Difference Between Cash Flow and Fund Flow

Both Cash Flow and Fund Flow are two essential apparatus to measure the financial health or position of a business or company. 

Cash Flow and Fund Flow are two completely different statements which are required for running a business and analysing its shortcomings. Though both of them are closely related, their purposes are entirely different. 

Students of commerce need to learn the difference between Fund Flow and Cash Flow to get a fair idea about this accounting concept. 

What is Cash Flow?

It minutely records all the cash (or cash like assets) inflows and outflows of a company within a specific period. It is divided into three categories.

  1. Cash Flow From Operating Activities- Cash generated from core or general activities of a company is accounted for in this category.  

  2. Cash Flow From Investing- All the investments made by the company (like buying new equipment) will be listed in this section. 

  3. Cash Flow From Financing- This category records all the transactions including proceeding from new debts, dividends paid to investors, etc.

Companies generally acquire an inflow of cash from selling products, providing services, rent, receiving interest on investments, selling assets, etc. 

The outflow of cash occurs from paying back loans, making purchases, paying salary, sharing dividends, etc. 

What is Fund Flow?

Fund Flow records the movement of the cash flow of a company. It effectively keeps track of the net cash inflows and outflows of financial funds. It also states if a company has made any out of character operation like irregular expenses. 

Fund flow is extremely essential for investing purposes of a company. However, for investing aspects, Fund Flow does not provide cash position of a company, for that matter, cash flow is required. 

Difference Between Cash Flow and Fund Flow

The following table elucidates the cash flow and fund flow difference clearly to clear the concept. 

Basis of Comparison

Cash Flow

Fund Flow

Meaning


It shows how a company spends its cash revenue by giving a record of all inflows and outflows. 

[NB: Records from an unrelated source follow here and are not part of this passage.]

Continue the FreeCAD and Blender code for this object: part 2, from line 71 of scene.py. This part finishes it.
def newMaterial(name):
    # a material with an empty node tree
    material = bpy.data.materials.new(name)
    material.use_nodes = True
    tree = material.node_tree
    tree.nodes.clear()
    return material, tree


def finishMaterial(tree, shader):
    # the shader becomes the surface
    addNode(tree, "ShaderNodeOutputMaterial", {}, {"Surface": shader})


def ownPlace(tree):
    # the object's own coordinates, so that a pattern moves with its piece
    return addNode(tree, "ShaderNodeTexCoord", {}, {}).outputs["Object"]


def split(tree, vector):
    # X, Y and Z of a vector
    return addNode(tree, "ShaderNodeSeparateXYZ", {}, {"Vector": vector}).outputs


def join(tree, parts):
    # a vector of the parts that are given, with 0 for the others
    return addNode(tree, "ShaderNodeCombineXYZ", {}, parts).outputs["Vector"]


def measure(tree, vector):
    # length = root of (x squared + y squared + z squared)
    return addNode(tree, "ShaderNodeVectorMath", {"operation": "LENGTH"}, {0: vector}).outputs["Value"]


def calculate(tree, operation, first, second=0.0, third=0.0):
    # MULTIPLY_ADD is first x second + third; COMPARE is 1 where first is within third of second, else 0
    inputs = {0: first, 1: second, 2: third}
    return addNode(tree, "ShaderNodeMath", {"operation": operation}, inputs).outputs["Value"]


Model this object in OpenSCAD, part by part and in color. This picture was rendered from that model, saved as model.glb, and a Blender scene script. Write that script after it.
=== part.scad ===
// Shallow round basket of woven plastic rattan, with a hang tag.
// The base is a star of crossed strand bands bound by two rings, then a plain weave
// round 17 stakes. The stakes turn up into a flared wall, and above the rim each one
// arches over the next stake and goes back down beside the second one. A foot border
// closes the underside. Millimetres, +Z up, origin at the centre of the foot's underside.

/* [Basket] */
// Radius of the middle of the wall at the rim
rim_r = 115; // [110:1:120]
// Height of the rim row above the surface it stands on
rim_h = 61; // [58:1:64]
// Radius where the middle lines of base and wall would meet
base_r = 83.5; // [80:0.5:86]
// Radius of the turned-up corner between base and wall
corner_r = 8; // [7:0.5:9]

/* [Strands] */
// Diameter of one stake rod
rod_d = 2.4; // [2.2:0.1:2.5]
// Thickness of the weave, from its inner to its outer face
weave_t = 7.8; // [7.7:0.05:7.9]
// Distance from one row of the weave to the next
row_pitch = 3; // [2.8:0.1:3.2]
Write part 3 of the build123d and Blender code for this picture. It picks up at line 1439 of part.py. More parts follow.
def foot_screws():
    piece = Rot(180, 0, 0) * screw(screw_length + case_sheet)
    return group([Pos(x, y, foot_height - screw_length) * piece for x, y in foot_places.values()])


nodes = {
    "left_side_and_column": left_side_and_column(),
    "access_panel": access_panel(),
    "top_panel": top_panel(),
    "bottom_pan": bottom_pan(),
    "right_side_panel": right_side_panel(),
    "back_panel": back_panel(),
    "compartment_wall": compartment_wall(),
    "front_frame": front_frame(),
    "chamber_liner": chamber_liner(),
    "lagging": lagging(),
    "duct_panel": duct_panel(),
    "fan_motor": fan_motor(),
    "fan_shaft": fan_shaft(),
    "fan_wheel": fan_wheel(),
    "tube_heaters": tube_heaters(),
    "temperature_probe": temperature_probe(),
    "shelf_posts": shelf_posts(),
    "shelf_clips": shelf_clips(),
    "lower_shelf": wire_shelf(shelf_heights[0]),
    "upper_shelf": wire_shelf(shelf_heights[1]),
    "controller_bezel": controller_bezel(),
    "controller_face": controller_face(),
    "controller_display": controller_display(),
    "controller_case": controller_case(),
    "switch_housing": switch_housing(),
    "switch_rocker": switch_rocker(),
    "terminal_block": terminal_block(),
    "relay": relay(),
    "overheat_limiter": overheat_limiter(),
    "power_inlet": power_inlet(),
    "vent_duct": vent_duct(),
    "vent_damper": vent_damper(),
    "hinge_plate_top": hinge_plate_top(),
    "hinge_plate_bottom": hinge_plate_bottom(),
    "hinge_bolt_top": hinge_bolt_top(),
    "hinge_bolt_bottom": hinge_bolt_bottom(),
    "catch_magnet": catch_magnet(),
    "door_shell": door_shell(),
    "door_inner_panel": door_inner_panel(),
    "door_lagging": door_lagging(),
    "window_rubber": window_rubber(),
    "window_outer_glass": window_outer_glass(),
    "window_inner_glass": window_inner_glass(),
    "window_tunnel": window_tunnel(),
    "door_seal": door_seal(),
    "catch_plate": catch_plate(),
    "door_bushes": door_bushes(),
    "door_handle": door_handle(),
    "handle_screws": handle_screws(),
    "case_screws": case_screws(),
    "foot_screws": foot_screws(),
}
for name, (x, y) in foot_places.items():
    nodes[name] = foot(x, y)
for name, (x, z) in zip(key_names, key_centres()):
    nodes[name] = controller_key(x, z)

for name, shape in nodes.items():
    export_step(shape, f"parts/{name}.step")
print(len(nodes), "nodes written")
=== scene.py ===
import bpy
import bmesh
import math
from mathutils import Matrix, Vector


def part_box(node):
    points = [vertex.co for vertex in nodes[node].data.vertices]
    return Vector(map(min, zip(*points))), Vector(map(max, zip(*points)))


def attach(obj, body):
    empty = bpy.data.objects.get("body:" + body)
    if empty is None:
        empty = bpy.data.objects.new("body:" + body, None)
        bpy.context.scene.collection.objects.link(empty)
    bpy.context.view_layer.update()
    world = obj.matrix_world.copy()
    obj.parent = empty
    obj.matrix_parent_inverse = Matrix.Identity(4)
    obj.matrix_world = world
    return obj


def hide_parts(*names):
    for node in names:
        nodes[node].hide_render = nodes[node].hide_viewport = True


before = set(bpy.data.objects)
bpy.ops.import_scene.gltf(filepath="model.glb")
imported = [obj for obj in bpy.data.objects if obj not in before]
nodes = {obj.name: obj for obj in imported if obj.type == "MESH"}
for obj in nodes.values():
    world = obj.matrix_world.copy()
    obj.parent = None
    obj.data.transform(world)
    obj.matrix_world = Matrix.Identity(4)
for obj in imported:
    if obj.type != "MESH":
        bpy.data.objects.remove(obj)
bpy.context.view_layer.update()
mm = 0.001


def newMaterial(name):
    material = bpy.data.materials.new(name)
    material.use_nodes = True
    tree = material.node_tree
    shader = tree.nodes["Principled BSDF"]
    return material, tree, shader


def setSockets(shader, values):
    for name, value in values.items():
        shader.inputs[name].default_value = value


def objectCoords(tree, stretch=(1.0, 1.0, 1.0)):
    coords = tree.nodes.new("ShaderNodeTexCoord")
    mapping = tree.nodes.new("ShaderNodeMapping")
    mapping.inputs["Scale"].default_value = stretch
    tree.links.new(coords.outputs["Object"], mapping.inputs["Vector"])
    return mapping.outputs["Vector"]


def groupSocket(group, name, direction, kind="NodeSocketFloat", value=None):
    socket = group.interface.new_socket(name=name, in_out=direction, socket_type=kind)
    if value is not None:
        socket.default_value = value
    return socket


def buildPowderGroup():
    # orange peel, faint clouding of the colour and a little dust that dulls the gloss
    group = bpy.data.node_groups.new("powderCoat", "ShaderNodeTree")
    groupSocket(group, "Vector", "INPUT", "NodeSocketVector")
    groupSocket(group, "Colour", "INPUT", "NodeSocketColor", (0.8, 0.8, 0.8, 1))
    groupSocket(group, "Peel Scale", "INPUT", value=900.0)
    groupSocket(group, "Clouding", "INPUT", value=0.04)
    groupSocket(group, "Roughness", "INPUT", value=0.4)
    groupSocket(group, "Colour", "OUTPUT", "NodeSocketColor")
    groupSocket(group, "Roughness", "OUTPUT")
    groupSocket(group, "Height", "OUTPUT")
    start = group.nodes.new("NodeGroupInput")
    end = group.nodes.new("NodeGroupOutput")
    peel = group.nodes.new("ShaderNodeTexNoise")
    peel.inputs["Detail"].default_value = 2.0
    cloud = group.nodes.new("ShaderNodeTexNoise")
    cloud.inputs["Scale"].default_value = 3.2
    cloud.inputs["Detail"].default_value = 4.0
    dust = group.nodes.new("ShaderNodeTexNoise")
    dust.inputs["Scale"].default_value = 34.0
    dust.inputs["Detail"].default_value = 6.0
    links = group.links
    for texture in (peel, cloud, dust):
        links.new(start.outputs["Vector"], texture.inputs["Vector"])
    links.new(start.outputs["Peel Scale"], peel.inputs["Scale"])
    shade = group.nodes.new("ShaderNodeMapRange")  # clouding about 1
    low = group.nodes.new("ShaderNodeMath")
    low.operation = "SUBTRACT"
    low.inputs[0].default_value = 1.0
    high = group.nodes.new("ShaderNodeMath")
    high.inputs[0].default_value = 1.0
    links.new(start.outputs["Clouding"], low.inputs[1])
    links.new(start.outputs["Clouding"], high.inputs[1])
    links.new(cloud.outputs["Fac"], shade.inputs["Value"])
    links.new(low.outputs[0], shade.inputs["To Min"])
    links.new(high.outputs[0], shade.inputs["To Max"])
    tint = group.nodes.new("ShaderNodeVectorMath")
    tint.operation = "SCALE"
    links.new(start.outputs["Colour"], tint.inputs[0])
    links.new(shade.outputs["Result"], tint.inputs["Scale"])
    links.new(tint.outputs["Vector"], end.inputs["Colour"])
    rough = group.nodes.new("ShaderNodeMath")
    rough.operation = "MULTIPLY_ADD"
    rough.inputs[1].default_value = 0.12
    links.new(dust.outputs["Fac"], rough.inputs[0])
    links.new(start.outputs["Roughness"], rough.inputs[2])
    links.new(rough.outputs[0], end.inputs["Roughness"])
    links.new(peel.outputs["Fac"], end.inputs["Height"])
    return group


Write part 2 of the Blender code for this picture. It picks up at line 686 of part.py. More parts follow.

It charts the financial standing of a company. Also the source of the cash fund and application of it. 

What is Measured?


The real cash or cash like assets are calculated

Only  funds and capital are calculated

What it Displays?


Inflows and Outflows of hard cash 

The source and application of existing funds. 

Purpose


To keep record of cash from initial stage to end  of a specific period

The transformation of the business, from last financial quarter to existing one

Reveals


The short-term position of a business

The long-term standing of a business 

Used for


Cash budgeting

Capital Budgeting


Difference Between Cash Flow Statement and Fund Flow Statement 

Fund flow and cash flow both are recorded through a statement which are called Fund Flow Statement and Cash Flow Statement respectively. 

Points of Comparison 

Fund Flow Statement 

Cash Flow Statement

Basis of Analysis

On broader concept of working capital

On narrower concept of cash only

Source


States the sources of funds generation

States the opening cash balance and closing cash balance

Usage


In accessing long-range financial planning

Computes short term spending details

Working Capital Change Schedule


Changes in current liabilities and assets are shown through the movement of working capital

It shows those changes through cash flow statement itself

End Result


Portrays the reasons for change in net capital

Portrays the reasons for changes in cash flows only

Accounting Principle


Follows accrual basis of accounting

Follows cash basis of accounting

Hence, once you understand the basic difference between cash flow and fund flow, it will be easier for you to comprehend the overall cash flow mechanism of an organisation.

Write a similar note on the difference between Trial Balance and Balance Sheet to get a better grip on this subject. For further details on this topic or other accounting topics, tune in to Vedantu’s website. 


FAQ (Frequently Asked Questions)

1. What are the Components of the Fund Flow Statement?

Ans. Mainly Fund Flow has six components. These are- current assets, fixed or permanent assets, current liabilities, capital or long-term liabilities, provision of tax and proposed dividend. 

2. What is Cash Flow Analysis?

Ans. This is an analysis of all the cash inflows and outflows of a company during a specific period. A cash flow analysis takes into account all the cash receipts and paid expenses of a company during that period. It is usually used to prepare a company’s financial reports. 

3. Is Cash Flow and Fund Flow the Same? 

Ans. Some may tend to confuse between these two terms, but they are certainly not similar. While cash flow records the cash inflows and outflows of a company, fund flow gives accounts of all the fund's inflow and outflow of a company. 

4. What is the Inflow and Outflow of Cash?

Ans.  Cash inflow refers to the amount going into business, like from sales, investments, etc. Outflow of cash means the amount of money a company disburses. For a healthy business, cash inflow has to be higher than cash outflow.